Inicialmente, o plano passava por produzir uma biografia de um único volume. “Quando comecei a investigar a vida de Sampaio, não imaginava que ela fosse tão rica e variada”, escreve José Pedro Castanheira no primeiro volume, contextualizando as razões que levaram a que a obra se desdobrasse em dois volumes. É nessa fase que surge a construtora. O apoio da empresa só é procurado quando editorialmente se constata a “necessidade de reforçar o financiamento à investigação, recolha de materiais e produção”, explica Nelson de Matos.
Contactada pelo Observador, a Mota-Engil – que, recorde-se, só patrocinou o segundo volume da biografia — recusou fazer qualquer comentário. No entanto, fonte da empresa explicou que o apoio foi dado “muito depois de Jorge Coelho ter saído de CEO, portanto é injusta qualquer relação por serem ambos do PS”. A mesma fonte revela que a empresa tem “orgulho em associar-se a uma personalidade tão consensual para o país como Jorge Sampaio”.
Além de Fundação Oriente, FLAD, IPRI e da construtora, também a Portugal Telecom, o Banco Português de Investimento (BPI) e o Grupo Visabeira concederam algum tipo de apoio para a realização da obra. Que apoio ou de que montante, não é possível saber porque nenhum dos patrocinadores (daqueles que responderam aos pedidos de esclarecimento), editores ou autor estiveram disponíveis para revelar esse valor.
No que diz respeito à PT, esse apoio foi concedido ainda no tempo da administração de Zeinal Bava (foi nomeado diretor executivo em 2008 e saiu da empresa em 2014). Ao Observador, fonte oficial da empresa não esclarece pormenores sobre o apoio concedido. Diz apenas que é um “tema” que “remonta a 2012, numa altura em que o apoio e patrocínio a atividades culturais abrangia diversos géneros de iniciativas, entre as quais edições de livros, que fossem propostos e tivessem como autores ou protagonistas figuras relevantes no país e/ou que abordassem temáticas de índole histórica e cultural nacionais”.

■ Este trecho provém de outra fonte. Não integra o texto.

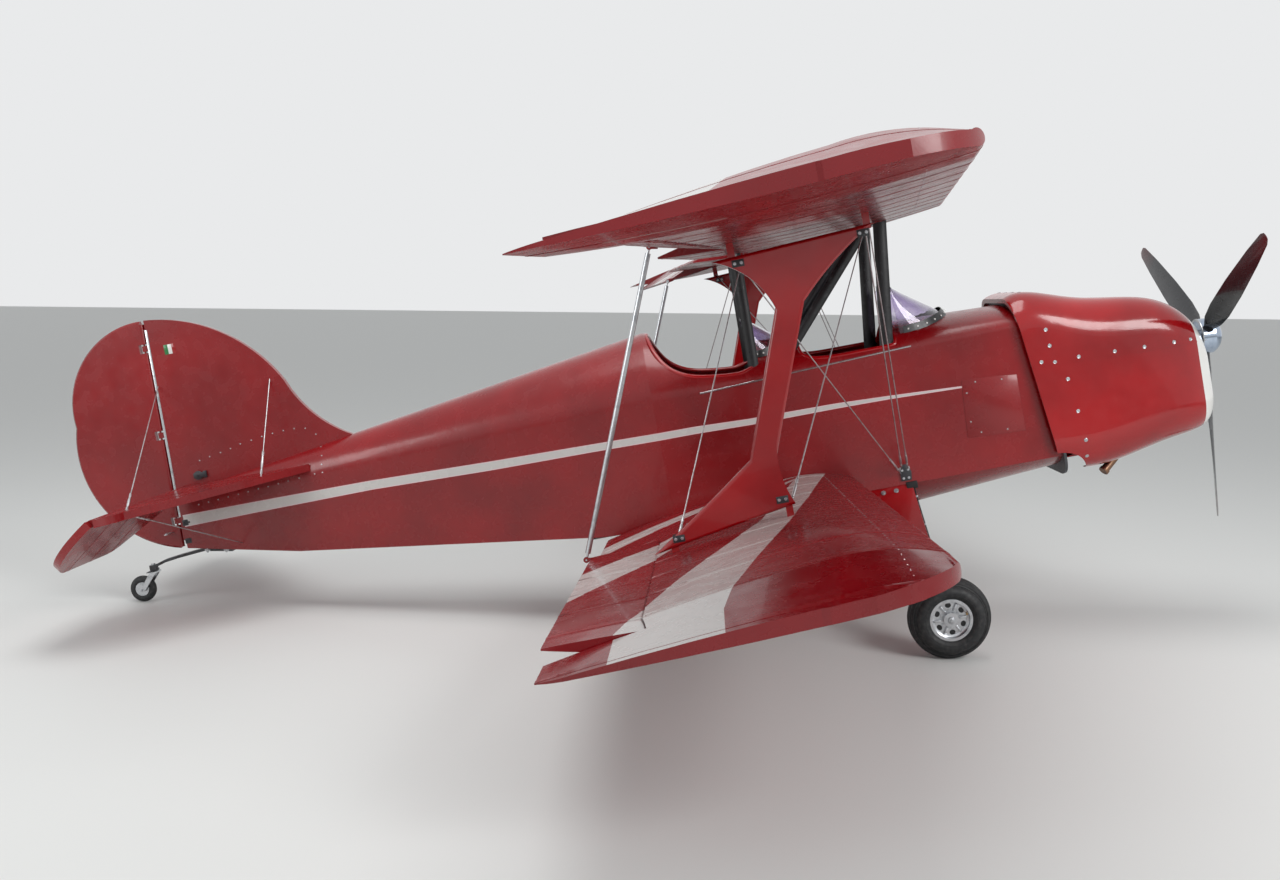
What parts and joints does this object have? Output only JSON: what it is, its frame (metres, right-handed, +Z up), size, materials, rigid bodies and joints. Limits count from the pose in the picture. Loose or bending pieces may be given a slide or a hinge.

Já a Visabeira e o BPI, que patrocinaram ambos os volumes, não responderam, até ao momento, às questões enviadas a 23 de março pelo Observador. O biografado, Jorge Sampaio, foi também contactado pelo Observador através da assessoria de imprensa que mantém na Casa do Regalo, onde instalou o seu gabinete depois de deixar Belém. As questões foram enviadas a 24 de março, mas até à publicação deste artigo não tinha chegado qualquer resposta."